For petitioners whose primary scholarly contribution is a book-length work rather than a journal publication record, the petition should address the distinction between journal articles and books as scholarly formats explicitly in the cover letter. The cover letter should explain the role of book-length publication in the petitioner's specific field — in some humanities and social science disciplines, the research monograph is the primary career credential rather than the journal article, and a petitioner who has produced a landmark monograph without a large journal publication record occupies a different position than a natural scientist with the same profile. Expert letters from field insiders attesting to the role of book-length publication in the discipline's scholarly economy provide the context adjudicators from fields with different norms need to evaluate the evidence correctly.

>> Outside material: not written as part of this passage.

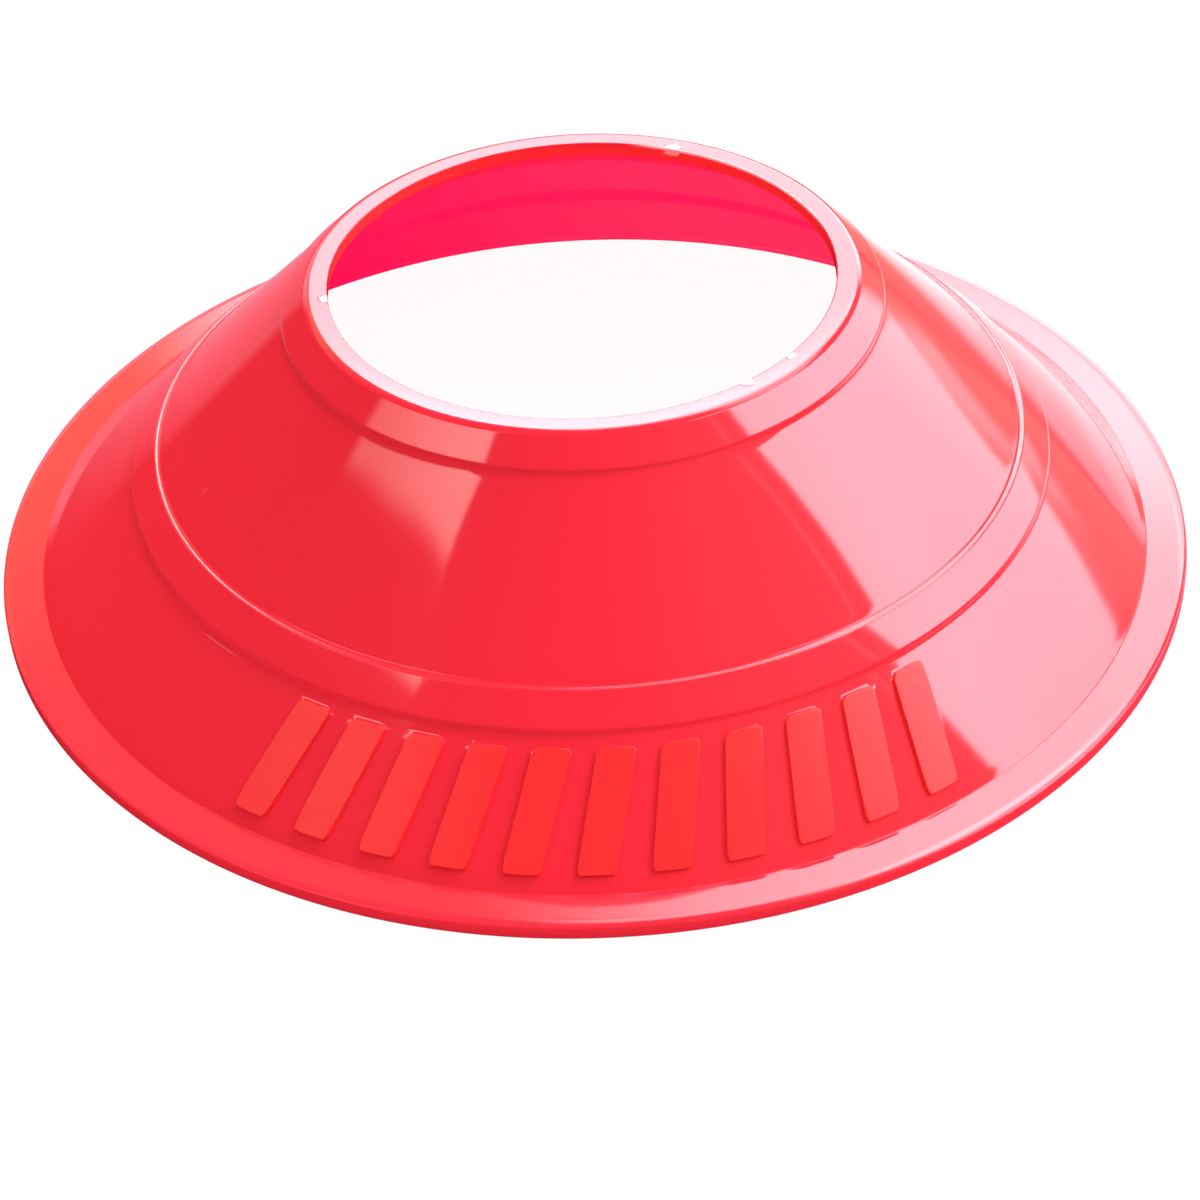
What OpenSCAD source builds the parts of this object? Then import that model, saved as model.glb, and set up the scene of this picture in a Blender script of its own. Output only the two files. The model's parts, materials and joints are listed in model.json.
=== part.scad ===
// Low disc-shaped sports marker cone, injection moulded in one shot of soft plastic.
// The wall is one straight cone between a flat brim and a flat lip round the hole.
// Outside it carries two proud rings, the collar and the stacking band, and inside it
// is smooth. The origin is the centre of the base, +Z is up, and the raised bars
// face -Y.

/* [Overall] */
// Outer diameter over the brim
base_d = 190; // [160:1:230]
// Height from the ground to the top of the lip
cone_h = 48.5; // [40:0.5:58]

/* [Wall] */
// Thickness of the conical wall between its rings
wall_t = 2; // [1.4:0.1:2.6]

/* [Brim] */
// Width of the flat brim outside the wall
brim_w = 6.3; // [4:0.1:10]
// Thickness of the brim
brim_t = 2.4; // [2:0.1:3.5]
// Rounding of the brim's upper outer edge
brim_top_round = 0.7; // [0.3:0.05:1]
// Rounding of the brim's lower outer edge
brim_foot_round = 0.4; // [0.2:0.05:0.8]
// Fillet where the brim meets the wall outside
brim_fillet = 0.8; // [0.3:0.1:1.5]
// Height of the foot's upright inner edge, where the wall's inner face ends
foot_edge_h = 0.7; // [0.6:0.1:1.2]
// Rounding of the foot's inner edge
foot_round = 0.3; // [0.1:0.05:0.4]

/* [Top lip] */
// Diameter of the hole through the top
hole_d = 77.8; // [60:0.2:88]
// Width of the flat lip round the hole
lip_w = 3.4; // [2.5:0.1:6]
// Thickness of the lip, which is the height of the hole's own wall
lip_t = 2.1; // [1.6:0.1:3]
// Rounding where the lip turns down into the collar
lip_round = 1; // [0.4:0.1:1.6]
// Rounding of the hole's upper and lower edge
hole_round = 0.2; // [0.1:0.05:0.4]

/* [Collar] */
// Width of the collar, down the slope from the lip
collar_w = 6.1; // [4:0.1:10]
// How far the collar stands proud of the wall
collar_raise = 0.6; // [0.4:0.05:0.9]

/* [Stacking band] */
// Distance up the slope from the brim to the band
band_foot = 22.4; // [16:0.1:26]
// Width of the band, up the slope
band_w = 6.7; // [4:0.1:10]
// How far the band stands proud of the wall
band_raise = 0.6; // [0.4:0.05:0.9]

/* [Steps] */
// Lean of the small step at each edge of the collar and the band
step_draft = 30; // [15:1:40]
// Rounding of each step's upper, outer edge
step_round = 0.4; // [0.2:0.05:0.6]
// Fillet at each step's foot
step_fillet = 0.25; // [0.1:0.05:0.4]
// Fillet at the inner face's upper and lower end
inner_fillet = 0.5; // [0.2:0.1:1]

/* [Raised bars] */
// Number of raised bars on the front of the skirt
bar_count = 11; // [5:1:24]
// Angle from one bar to the next, seen from above
bar_pitch = 7; // [6:0.25:9]
// Width of a bar, round the skirt
bar_w = 5.6; // [3:0.1:7]
// Lean of a bar to the right
bar_lean = 12; // [0:1:20]
// How far the bars stand proud of the skirt
bar_raise = 0.6; // [0.3:0.05:0.9]
// Rounding of a bar's corners
bar_round = 1; // [0.4:0.1:1.4]
// Bare skirt below the bars, up the slope from the brim
bar_gap_low = 2.7; // [2:0.1:6]
// Bare skirt between the bars and the band
bar_gap_high = 1.9; // [1.5:0.1:5]

/* [Hidden] */
$fn = 180;

// Chords in each rounded corner of an outline
arc_steps = 5;
// How far the bars' roots and their cutting prisms run past the skin they join
overrun = 1;
// Overall colour of the moulding
plastic_red = [0.95, 0.24, 0.26];

base_r = base_d / 2;
hole_r = hole_d / 2;

// The wall's outer face starts at the brim's inner edge. The collar's face, which
// stands proud of it, ends at the lip's outer corner.
wall_r = base_r - brim_w;
lip_corner = [hole_r + lip_w, cone_h];
reach = norm(lip_corner - [wall_r, brim_t]);
slope = atan2(cone_h - brim_t, wall_r - hole_r - lip_w) - asin(collar_raise / reach);

// Length of the wall's outer face, up the slope from the brim to the lip
wall_len = sqrt(reach * reach - collar_raise * collar_raise);
collar_foot = wall_len - collar_w;
band_top = band_foot + band_w;

// Length of each step up the slope, from its lean
collar_run = collar_raise * tan(step_draft);
band_run = band_raise * tan(step_draft);

// A point u up the slope from the brim, and w out from the wall's outer face
function on_wall(u, w) = [
    wall_r - u * cos(slope) + w * sin(slope),
    brim_t + u * sin(slope) + w * cos(slope)
];

// How far up the slope a line w out from the wall's outer face reaches height z
function slope_at(z, w) = (z - brim_t - w * cos(slope)) / sin(slope);

// The inner face's lower end, above the ground, and the foot's inner edge below it
inner_end = on_wall(slope_at(foot_edge_h, -wall_t), -wall_t);
foot_fillet = min(inner_fillet, foot_edge_h);
foot_r = inner_end[0];

// One corner of an outline, between neighbours a and b, rounded to radius r
function corner(a, p, b, r) =
    r == 0 ? [p] :
    let (
        to_a = (a - p) / norm(a - p),
        to_b = (b - p) / norm(b - p),
        half = acos(to_a * to_b) / 2,
        back = r / tan(half),
        centre = p + (to_a + to_b) / norm(to_a + to_b) * r / sin(half),
        start = p + to_a * back - centre,
        end = p + to_b * back - centre,
        turn = 180 - 2 * half
    )
    [for (k = [0 : arc_steps])
        centre + (start * sin(turn * (1 - k / arc_steps)) + end * sin(turn * k / arc_steps)) / sin(turn)];

// A closed outline from rows of [point, radius]
function rounded(rows) =
    let (n = len(rows))
    [for (i = [0 : n - 1])
        each corner(rows[(i + n - 1) % n][0], rows[i][0], rows[(i + 1) % n][0], rows[i][1])];

// Outer face of the wall from the brim up: skirt, stacking band, upper wall, collar
outer_face = [
    [on_wall(0, 0), brim_fillet],
    [on_wall(band_foot, 0), step_fillet],
    [on_wall(band_foot + band_run, band_raise), step_round],
    [on_wall(band_top - band_run, band_raise), step_round],
    [on_wall(band_top, 0), step_fillet],
    [on_wall(collar_foot, 0), step_fillet],
    [on_wall(collar_foot + collar_run, collar_raise), step_round],
];

// The lip, from its outer corner in to the hole and back under it
lip_face = [
    [lip_corner, lip_round],
    [[hole_r, cone_h], hole_round],
    [[hole_r, cone_h - lip_t], hole_round],
];

// The smooth inner face of the wall, from under the lip down to the foot
inner_face = [
    [on_wall(slope_at(cone_h - lip_t, -wall_t), -wall_t), inner_fillet],
    [inner_end, foot_fillet],
];

// The flat foot that the cone stands on, and the brim's edge
foot_face = [
    [[foot_r, 0], foot_round],
    [[base_r, 0], brim_foot_round],
    [[base_r, brim_t], brim_top_round],
];

// The whole moulded wall: brim, stepped cone and lip as one turned section
module turned_wall() {
    rotate_extrude()
        polygon(rounded(concat(outer_face, lip_face, inner_face, foot_face)));
}

// The thin conical skin that the bars are cut from, rooted inside the wall
module bar_skin() {
    low = 0;
    high = band_foot;
    rotate_extrude()
        polygon([
            on_wall(low, bar_raise),
            on_wall(high, bar_raise),
            on_wall(high, -wall_t / 2),
            on_wall(low, -wall_t / 2),
        ]);
}

// One bar's outline on the skirt, centred, with its lean
module bar_outline() {
    bar_len = band_foot - bar_gap_low - bar_gap_high;
    lean = bar_len * tan(bar_lean) / 2;
    polygon(rounded([
        [[-bar_w / 2 - lean, -bar_len / 2], bar_round],
        [[bar_w / 2 - lean, -bar_len / 2], bar_round],
        [[bar_w / 2 + lean, bar_len / 2], bar_round],
        [[-bar_w / 2 + lean, bar_len / 2], bar_round],
    ]));
}

// The row of plain raised bars, which follow the cone's face
module raised_bars() {
    bar_mid = (band_foot + bar_gap_low - bar_gap_high) / 2;
    place = on_wall(bar_mid, -wall_t / 2);
    intersection() {
        bar_skin();
        for (i = [0 : bar_count - 1])
            rotate([0, 0, (i - (bar_count - 1) / 2) * bar_pitch])
                translate([0, -place[0], place[1]])
                    rotate([slope, 0, 0])
                        linear_extrude(wall_t / 2 + bar_raise + overrun)
                            bar_outline();
    }
}

// The complete moulding
module cone_shell() {
    color(plastic_red)
        union() {
            turned_wall();
            raised_bars();
        }
}

cone_shell();
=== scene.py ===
import json
from math import asin, atan2, cos, hypot, pi, radians, sin, tan

import bmesh
import bpy
from mathutils import Matrix, Vector


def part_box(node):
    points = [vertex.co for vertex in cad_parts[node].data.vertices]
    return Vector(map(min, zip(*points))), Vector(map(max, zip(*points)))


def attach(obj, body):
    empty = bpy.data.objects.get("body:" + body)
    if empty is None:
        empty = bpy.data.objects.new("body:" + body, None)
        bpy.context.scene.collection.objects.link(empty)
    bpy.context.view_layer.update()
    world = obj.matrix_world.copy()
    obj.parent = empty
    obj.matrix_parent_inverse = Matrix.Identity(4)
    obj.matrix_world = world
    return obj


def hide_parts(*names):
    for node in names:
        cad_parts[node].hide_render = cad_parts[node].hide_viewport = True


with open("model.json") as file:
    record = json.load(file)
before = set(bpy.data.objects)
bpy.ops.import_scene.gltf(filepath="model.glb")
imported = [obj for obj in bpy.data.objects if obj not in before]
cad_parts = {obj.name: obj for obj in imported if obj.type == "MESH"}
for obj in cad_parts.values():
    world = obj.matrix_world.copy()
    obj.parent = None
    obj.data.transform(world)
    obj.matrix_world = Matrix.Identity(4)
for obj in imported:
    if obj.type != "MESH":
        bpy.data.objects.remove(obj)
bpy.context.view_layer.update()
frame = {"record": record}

# The wall of the moulding, one shot of soft glossy polyethylene. A straight cone stands on a
# flat brim, carries a proud stacking band and a proud collar, and turns in to a flat lip
# round the open top. The mould parts it as one closed skin, so it is spun from one outline.
mm = 0.001
box_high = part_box("cone_shell")[1]
mounts = {mount["name"]: mount for mount in frame["record"]["mounts"]}
base_r = box_high[0]
cone_h = box_high[2]
hole_r = mounts["centre_hole"]["dims"]["r_mm"] * mm
wall_t = 2 * mm
brim_w = 6.3 * mm
brim_t = 2.4 * mm
foot_edge_h = 0.7 * mm
lip_w = 3.4 * mm
lip_t = 2.1 * mm
collar_w = 6.1 * mm
ring_raise = 0.6 * mm
band_foot = 22.4 * mm
band_w = 6.7 * mm
step_draft = radians(45)
band_top_draft = radians(30)

wall_r = base_r - brim_w
brim_corner = Vector((wall_r, brim_t))
lip_corner = Vector((hole_r + lip_w, cone_h))
reach = (lip_corner - brim_corner).length
slope = atan2(cone_h - brim_t, wall_r - lip_corner.x) - asin(ring_raise / reach)
up_wall = Vector((-cos(slope), sin(slope)))
off_wall = Vector((sin(slope), cos(slope)))
wall_len = reach * cos(asin(ring_raise / reach))
collar_foot = wall_len - collar_w
band_top = band_foot + band_w
step_run = ring_raise * tan(step_draft)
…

Gathering supporting documentation for textbook-based O-1A evidence requires proactive outreach to publishers, adopting professors, and foreign translation partners. Publishers typically require a formal request to provide sales or adoption data for evidentiary purposes; initiating that request early in the petition preparation process avoids last-minute delays. Professors who have assigned the book in graduate seminars are generally willing to provide syllabi or brief supporting letters when asked — a short, specific email request explaining the immigration purpose and identifying exactly what the letter needs to address yields usable documentation efficiently. Beginning the outreach process four to six months before the intended filing date provides sufficient buffer for responses from multiple foreign and domestic sources.